On defense, both countries are looking at a win-win situation, he added. "India gets better weapons [and] the US moves India away from Russian weaponry and to US weapons systems and economic partnerships."
Deals, including cooperation on semiconductor supply diversification and co-producing fighter jet engines, have been in the works in recent months. The fact that US Defense Secretary Lloyd Austin and National Security Adviser Jake Sullivan were both in India to prepare the way for such deals ahead of Modi's state visit speaks to the level of importance the US is affording India.
Not quite aligned
Still, roadblocks remain. India has not joined international opposition to Russia's invasion of Ukraine, it has refused to sign onto international sanctions on Russia and abstained from United Nations votes condemning Moscow.
"I think there's a lot of frustration in the US on Capitol Hill about the fact that India has not been a much better partner to the US where Ukraine is concerned," said Nooruddin.
"The Indian government has learned a lesson over the last year-and-a-half, which is that frankly, it does not have to do a lot of what the US would like it to do where Ukraine is concerned. Because they understand that [the] US' China problem is to India's advantage. So, for right now they seem to think that they can have their cake and eat it too."
India, Nooruddin added, may well be able to reap the benefits of stronger ties with the US while at the same time maintaining its strategic autonomy.
Madan of the Brookings Institution argues that while India would never give up its relationship with Russia, the US and India have tried to bridge their positions.
"What you have seen is that the two sides have sought to manage that difference, both because they think it is strategically important to try not to let Russia serve as a veto on the burgeoning US-India strategic relationship, particularly in the Indo-Pacific, but also because I think the gap between them on Russia has narrowed somewhat over the last two years," said Madan, citing Modi's meeting with Zelenskyy at the G7 summit in Japan in May.
But as in any other give-and-take dynamic, the more New Delhi wants from Washington in terms of superior military hardware or economic investment, the more it will have to align its interests with the US — and Biden is making a long-term bet that it will. That, in turn, could transform the partnership, creating a ripple effect that could influence the wider world.
What closer US-India ties mean for the world
More US investment in India and the opening of its economy would have wide-ranging implications for world trade, too, as supply chains shift away from China and broaden to connect South Asia to the US — perhaps via the Middle East and Africa. But there is also an argument that intensified defense cooperation between New Delhi and Washington could cause further geopolitical tensions.
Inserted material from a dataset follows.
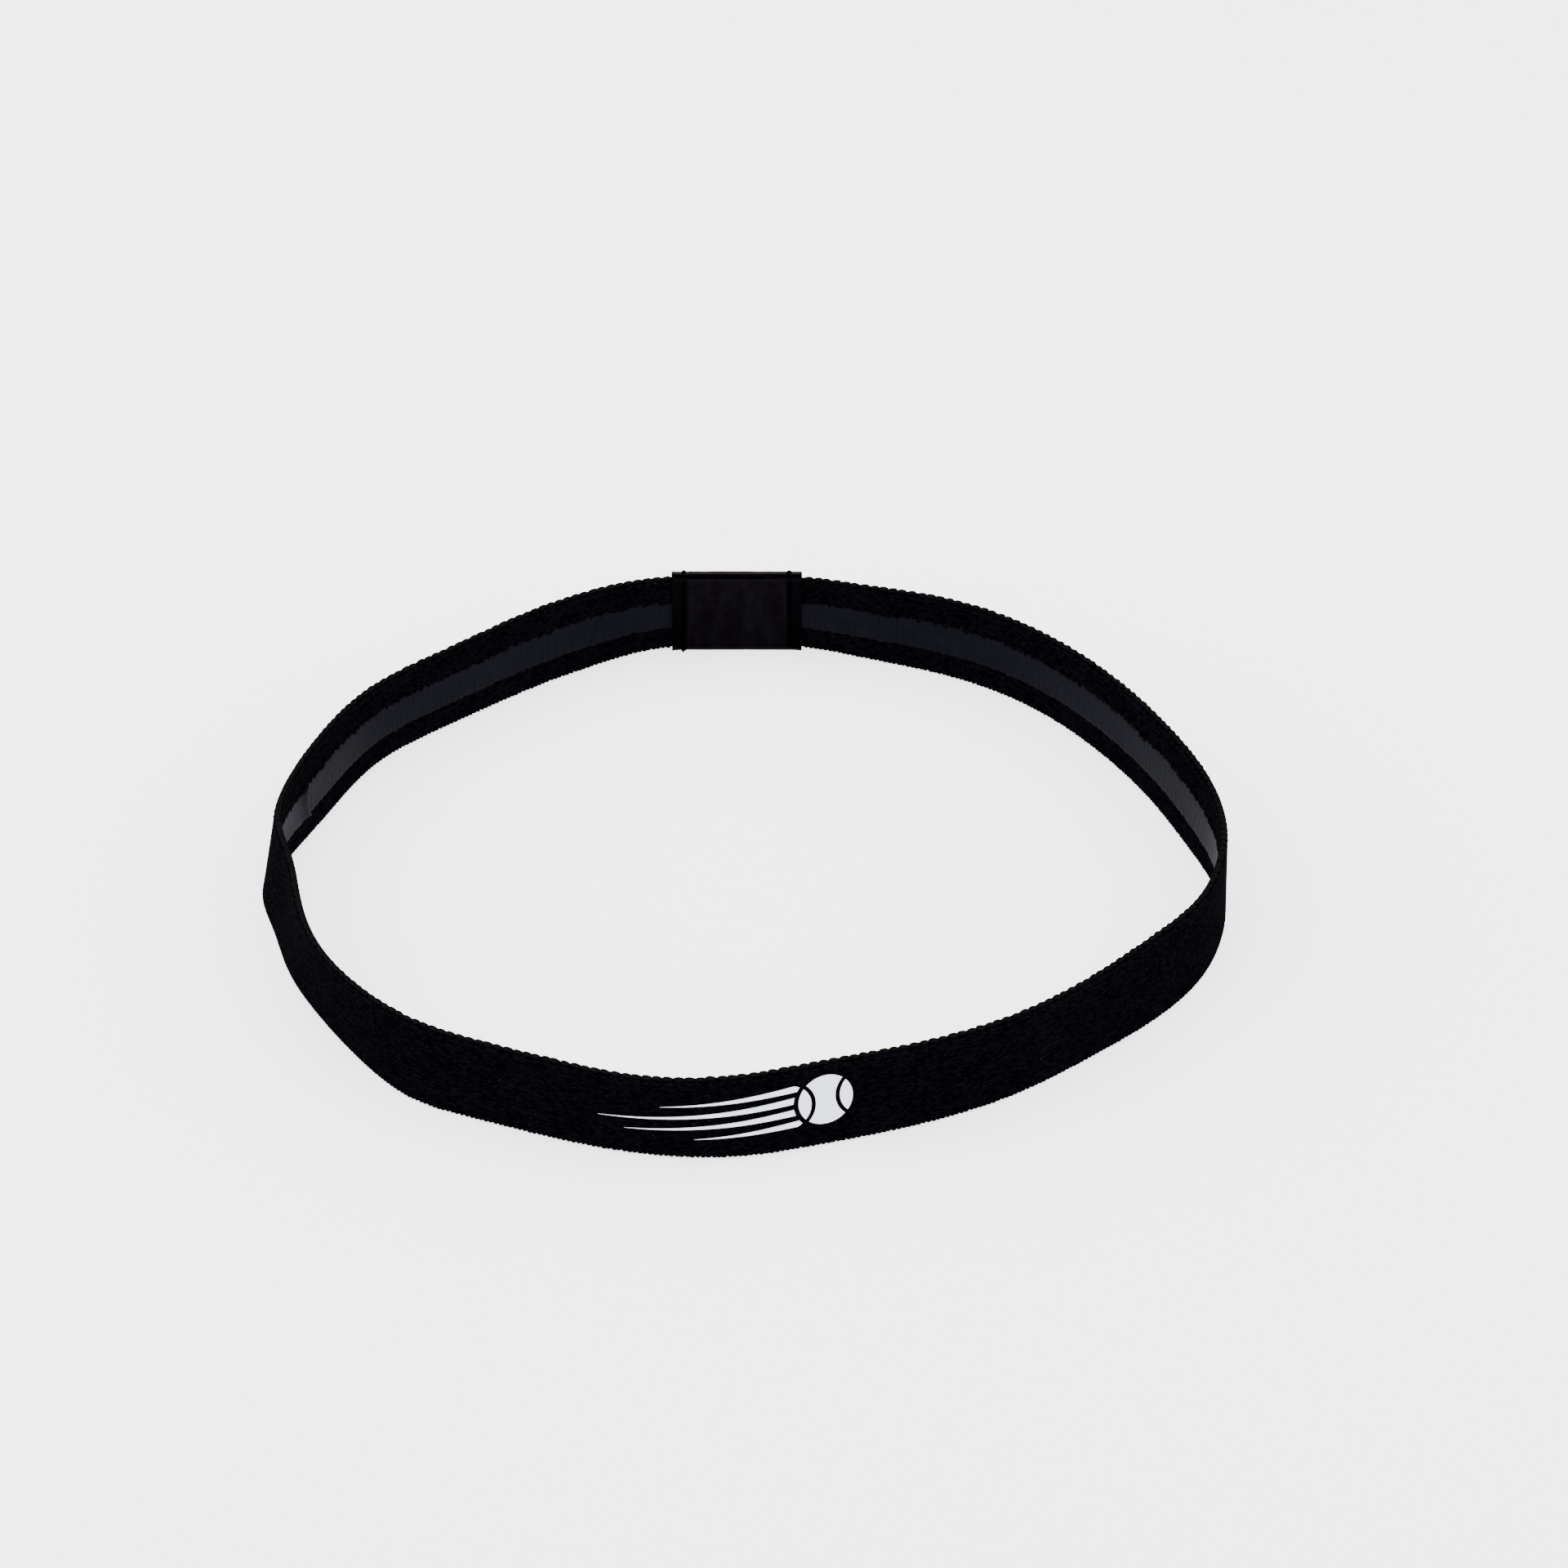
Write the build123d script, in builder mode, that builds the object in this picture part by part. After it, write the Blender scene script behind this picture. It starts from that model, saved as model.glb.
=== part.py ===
from build123d import *
from math import cos, radians, sin, tan
import os

os.makedirs("parts", exist_ok=True)

# Narrow elastic headband, standing on its lower edge. +Z is up and out of the lower edge, the print is at the
# front (-Y) and the ribbon sleeve that joins the ends at the back (+Y). The origin is under the loop's centre.

# ---- the loop ----
loop_girth = 485.0  # length round the relaxed loop, along the middle of the band
band_width = 15.0  # height of the standing band
band_thickness = 1.3
edge_depth = 0.6  # how far each selvedge reaches in from its edge
edge_thickness = 0.9

# ---- the elastic's rubber cores ----
core_count = 13
core_size = 0.5
core_margin = 1.5  # from the band's edge to the first core's middle

# ---- the silicone grip stripe on the inner face ----
grip_bottom = 4.7
grip_height = 5.3
grip_thickness = 0.2

# ---- the ribbon sleeve over the joint ----
sleeve_length = 22.5
sleeve_side = -1.8  # the sleeve's middle, to one side of the front-to-back line
ribbon_thickness = 0.35
tuck_length = 6.5  # how far each end of the elastic goes into the sleeve
flat_spare = 0.5  # the band is flat at the back for this far beyond each seam

# ---- the two lock-stitched seams ----
seam_inset = 2.1  # from the sleeve's side to the seam
cores_per_stitch = 2  # the needle goes down between cores, so a stitch spans whole core spaces
thread_diameter = 0.36
leg_diameter = 0.3  # the thread pulled tight where it goes down through the layers
leg_clearance = 0.02  # all round a leg in its needle hole
tail_length = 0.9  # cut thread end above the upper edge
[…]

"On the downside, I think you could get a much more defensive and potentially much more insecure China that now sees not only the US as a persistent threat, but a much stronger India," said Nooruddin. "China begins to feel encircled by India on its western border and by the US through its partnerships in Korea and Japan on the southern end of the Pacific Ocean. An insecure, defensive China might be a scary thing for lots of countries around the world."
But, as Madan also pointed out, it was Chinese assertiveness that triggered the need for closer US-India ties in the first place.
"If China didn't want to see a close US-India relationship, perhaps they should have been less assertive vis-a-vis India," said Madan. "Anybody who knows India knows that India prizes its independence and doesn't actually necessarily like to align. But it overcomes that hesitation when there is a bigger challenge."
That challenge will remain at the heart of what promises to be a multiyear effort of shoring up military and economic bonds between the US and India. And that — cementing an alliance that could have world-shaping consequences — will be front of mind when Modi arrives in Washington this week.